Start of Information supplied

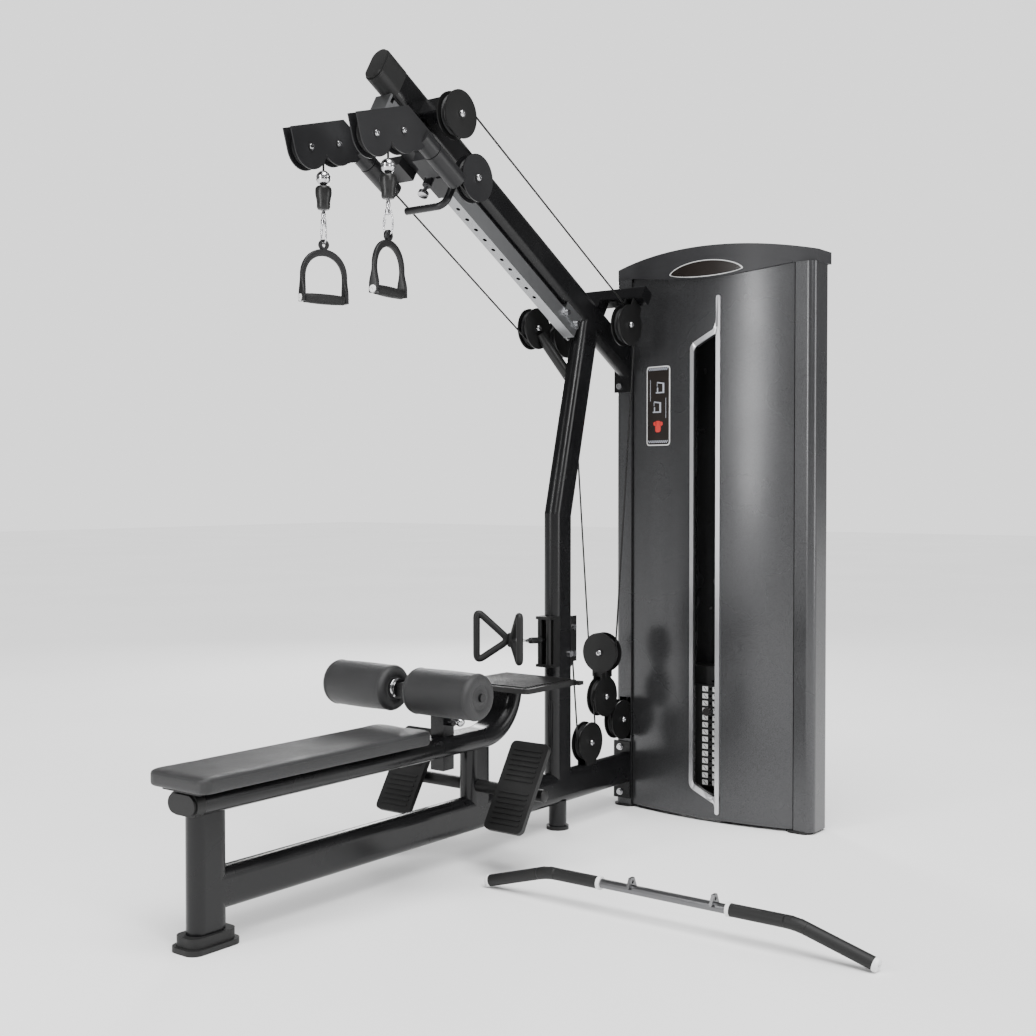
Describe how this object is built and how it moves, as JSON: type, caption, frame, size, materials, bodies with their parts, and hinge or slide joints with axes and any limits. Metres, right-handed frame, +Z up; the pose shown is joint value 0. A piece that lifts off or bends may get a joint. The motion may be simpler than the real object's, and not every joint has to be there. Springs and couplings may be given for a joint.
{
  "type": "lat pulldown machine",
  "caption": "Dual-arm cable machine: padded seat and thigh rollers under a sloping boom with a sliding carriage, weight tower, low row handle and a loose bar.",
  "frame": {"origin": "bottom centre of the round mid foot, on the floor under the mast", "axes": "+X along the base beam from the seat to the weight tower, +Y to the seated user's left, +Z up"},
  "size_m": [2.165, 1.7134, 2.3975],
  "materials": {
    "feet_rubber": "matt",
    "frame_black": "satin powder coat",
    "pad_vinyl": "grained vinyl",
    "track_silver": "satin",
    "guard_black": "satin",
    "tread_rubber": "ribbed, matt",
    "tower_gunmetal": "fine metallic gloss",
    "cap_charcoal": "fine texture",
    "trim_silver": "satin",
    "bright_steel": "polished",
    "stack_black": "satin paint",
    "cable_black": "smooth jacket",
    "pin_red": "gloss",
    "arm_black": "satin powder coat",
    "stop_parts": "satin rubber with polished fittings",
    "handle_black": "satin",
    "bar_grey": "satin",
    "grip_rubber": "matt",
    "wheel_black": "moulded"
  },
  "bodies": {
    "frame": {"end_fittings": "feet_rubber", "base_frame": "frame_black", "seat_rail": "frame_black", "seat_pad": "pad_vinyl", "mast": "frame_black", "boom": "frame_black", "boom_rail": "track_silver", "cross_tube": "frame_black", "pulley_guards": "guard_black", "foot_plates": "tread_rubber", "top_step": "tread_rubber", "row_guide": "guard_black", "tower_columns": "tower_gunmetal", "front_shroud": "tower_gunmetal", "rear_shroud": "tower_gunmetal", "tower_cap": "cap_charcoal", "tower_trim": "trim_silver", "guide_rods": "bright_steel", "stack_plates": "stack_black", "top_pulleys": "guard_black", "frame_bolts": "bright_steel", "cable_fixed": "cable_black"},
    "stack": {"stack_lifted": "stack_black", "cable_stack": "cable_black"},
    "selector_pin": {"selector_pin": "pin_red"},
    "block": {"pulley_block": "guard_black", "cable_block": "cable_black"},
    "carriage": {"carriage": "arm_black", "cable_carriage": "cable_black", "cable_boom": "cable_black"},
    "carriage_pin": {"carriage_pin": "bright_steel"},
    "head_left": {"head_left": "arm_black"},
    "head_right": {"head_right": "arm_black"},
    "stop_left": {"stop_left": "stop_parts", "cable_drop_left": "cable_black"},
    "stop_right": {"stop_right": "stop_parts", "cable_drop_right": "cable_black"},
    "dhandle_left": {"dhandle_left": "handle_black"},
    "dhandle_right": {"dhandle_right": "handle_black"},
    "row_handle": {"row_handle": "handle_black"},
    "roller_post": {"roller_post": "frame_black"},
    "roller_left": {"roller_left": "pad_vinyl"},
    "roller_right": {"roller_right": "pad_vinyl"},
    "roller_pin": {"roller_pin": "bright_steel"},
    "lat_bar": {"lat_bar": "bar_grey", "lat_bar_grips": "grip_rubber"},
    "wheel_head_rear_left": {"wheel_head_rear_left": "wheel_black"},
    "wheel_head_rear_right": {"wheel_head_rear_right": "wheel_black"},
    "wheel_head_front_left": {"wheel_head_front_left": "wheel_black"},
    "wheel_head_front_right": {"wheel_head_front_right": "wheel_black"},
    "wheel_carriage": {"wheel_carriage": "wheel_black"},
    "wheel_boom_upper": {"wheel_boom_upper": "wheel_black"},
    "wheel_boom_right": {"wheel_boom_right": "wheel_black"},
    "wheel_boom_left": {"wheel_boom_left": "wheel_black"},
    "wheel_cross_left": {"wheel_cross_left": "wheel_black"},
    "wheel_block_upper": {"wheel_block_upper": "wheel_black"},
    "wheel_block_lower": {"wheel_block_lower": "wheel_black"},
    "wheel_base": {"wheel_base": "wheel_black"},
    "wheel_tower_low": {"wheel_tower_low": "wheel_black"},
    "wheel_mast_row": {"wheel_mast_row": "wheel_black"}
  },
  "joints": [
    {"name": "stack_lift", "type": "slide", "parent": "frame", "child": "stack", "axis": [0, 0, 1], "range_m": [0, 1], "deforming": ["cable_stack"]},
    {"name": "selector_pull", "type": "slide", "parent": "stack", "child": "selector_pin", "axis": [-1, 0, 0], "range_m": [0, 0.1]},
    {"name": "block_rise", "type": "slide", "parent": "frame", "child": "block", "axis": [0, 0, 1], "range_m": [0, 0.5], "deforming": ["cable_block"]},
    {"name": "carriage_slide", "type": "slide", "parent": "frame", "child": "carriage", "axis": [0.866, 0, -0.5], "range_m": [0, 0.6], "deforming": ["cable_boom"]},
    {"name": "carriage_pin_pull", "type": "slide", "parent": "carriage", "child": "carriage_pin", "axis": [-0.5, 0, -0.866], "range_m": [0, 0.01], "stiffness_N_per_m": 400, "springref_m": -0.02},
    {"name": "head_swivel_left", "type": "hinge", "parent": "carriage", "child": "head_left", "pos_m": [-0.75849, 0.124, 2.08625], "axis": [0.866, 0, -0.5], "range_deg": [-5, 35]},
    {"name": "pull_left", "type": "slide", "parent": "head_left", "child": "stop_left", "axis": [0, 0, -1], "range_m": [0, 0.5], "deforming": ["cable_drop_left"]},
    {"name": "handle_swing_left", "type": "hinge", "parent": "stop_left", "child": "dhandle_left", "pos_m": [-0.97322, 0.124, 1.8398], "axis": [0.309, 0.9511, 0], "range_deg": [-30, 30]},
    {"name": "head_swivel_right", "type": "hinge", "parent": "carriage", "child": "head_right", "pos_m": [-0.75849, -0.124, 2.08625], "axis": [0.866, 0, -0.5], "range_deg": [-35, 5]},
    {"name": "pull_right", "type": "slide", "parent": "head_right", "child": "stop_right", "axis": [0, 0, -1], "range_m": [0, 0.5], "deforming": ["cable_drop_right"]},
    {"name": "handle_swing_right", "type": "hinge", "parent": "stop_right", "child": "dhandle_right", "pos_m": [-0.97322, -0.124, 1.8398], "axis": [-0.1392, 0.9903, 0], "range_deg": [-30, 30]},
    {"name": "row_pull", "type": "slide", "parent": "frame", "child": "row_handle", "axis": [-1, 0, 0], "range_m": [0, 0.21]},
    {"name": "roller_height", "type": "slide", "parent": "frame", "child": "roller_post", "axis": [0, 0, 1], "range_m": [0, 0.1]},
    {"name": "roller_spin_left", "type": "hinge", "parent": "roller_post", "child": "roller_left", "pos_m": [-0.766, 0.16, 0.56], "axis": [0, 1, 0], "continuous": true},
    {"name": "roller_spin_right", "type": "hinge", "parent": "roller_post", "child": "roller_right", "pos_m": [-0.766, -0.16, 0.56], "axis": [0, 1, 0], "continuous": true},
    {"name": "roller_pin_pull", "type": "slide", "parent": "frame", "child": "roller_pin", "axis": [0, -1, 0], "range_m": [0, 0.01], "stiffness_N_per_m": 400, "springref_m": -0.02},
    {"name": "lat_bar_lift", "type": "slide", "parent": "frame", "child": "lat_bar", "axis": [0, 0, 1], "range_m": [0, 0.5]},
    {"name": "wheel_head_rear_left_spin", "type": "hinge", "parent": "head_left", "child": "wheel_head_rear_left", "pos_m": [-0.92822, 0.124, 2.13228], "axis": [0, 1, 0], "continuous": true},
    {"name": "wheel_head_rear_right_spin", "type": "hinge", "parent": "head_right", "child": "wheel_head_rear_right", "pos_m": [-0.92822, -0.124, 2.13228], "axis": [0, 1, 0], "continuous": true},
    {"name": "wheel_head_front_left_spin", "type": "hinge", "parent": "head_left", "child": "wheel_head_front_left", "pos_m": [-1.03765, 0.124, 2.10274], "axis": [0, 1, 0], "continuous": true},
    {"name": "wheel_head_front_right_spin", "type": "hinge", "parent": "head_right", "child": "wheel_head_front_right", "pos_m": [-1.03765, -0.124, 2.10274], "axis": [0, 1, 0], "continuous": true},
    {"name": "wheel_carriage_spin", "type": "hinge", "parent": "carriage", "child": "wheel_carriage", "pos_m": [-0.60282, -0.124, 2.05988], "axis": [0, 1, 0], "continuous": true},
    {"name": "wheel_boom_upper_spin", "type": "hinge", "parent": "frame", "child": "wheel_boom_upper", "pos_m": [-0.67859, -0.124, 2.23065], "axis": [0, 1, 0], "continuous": true},
    {"name": "wheel_boom_right_spin", "type": "hinge", "parent": "frame", "child": "wheel_boom_right", "pos_m": [0.22944, -0.124, 1.7064], "axis": [0, 1, 0], "continuous": true},
    {"name": "wheel_boom_left_spin", "type": "hinge", "parent": "frame", "child": "wheel_boom_left", "pos_m": [0.03284, 0.124, 1.69288], "axis": [0, 1, 0], "continuous": true},
    {"name": "wheel_cross_left_spin", "type": "hinge", "parent": "frame", "child": "wheel_cross_left", "pos_m": [0.201, 0.124, 1.676], "axis": [0, 1, 0], "continuous": true},
    {"name": "wheel_block_upper_spin", "type": "hinge", "parent": "block", "child": "wheel_block_upper", "pos_m": [0.269, 0, 0.57], "axis": [1, 0, 0], "continuous": true},
    {"name": "wheel_block_lower_spin", "type": "hinge", "parent": "block", "child": "wheel_block_lower", "pos_m": [0.269, 0, 0.415], "axis": [0, 1, 0], "continuous": true},
    {"name": "wheel_base_spin", "type": "hinge", "parent": "frame", "child": "wheel_base", "pos_m": [0.176, 0, 0.267], "axis": [0, 1, 0], "continuous": true},
    {"name": "wheel_tower_low_spin", "type": "hinge", "parent": "frame", "child": "wheel_tower_low", "pos_m": [0.379, 0, 0.32], "axis": [0, 1, 0], "continuous": true},
    {"name": "wheel_mast_row_spin", "type": "hinge", "parent": "frame", "child": "wheel_mast_row", "pos_m": [0.029, 0, 0.59], "axis": [0, 1, 0], "continuous": true}
  ],
  "couplings": [
    {"joint": "block_rise", "follows": "stack_lift", "ratio": 0.5},
    {"joint": "pull_left", "follows": "stack_lift", "ratio": 0.5},
    {"joint": "pull_right", "follows": "stack_lift", "ratio": 0.5}
  ]
}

End of Information supplied

◆ To be done
Select every line above that contains the word "materials", and copy it.

◆ Answer to the exercise
Describe how this object is built and how it moves, as JSON: type, caption, frame, size, materials, bodies with their parts, and hinge or slide joints with axes and any limits. Metres, right-handed frame, +Z up; the pose shown is joint value 0. A piece that lifts off or bends may get a joint. The motion may be simpler than the real object's, and not every joint has to be there. Springs and couplings may be given for a joint.
  "materials": {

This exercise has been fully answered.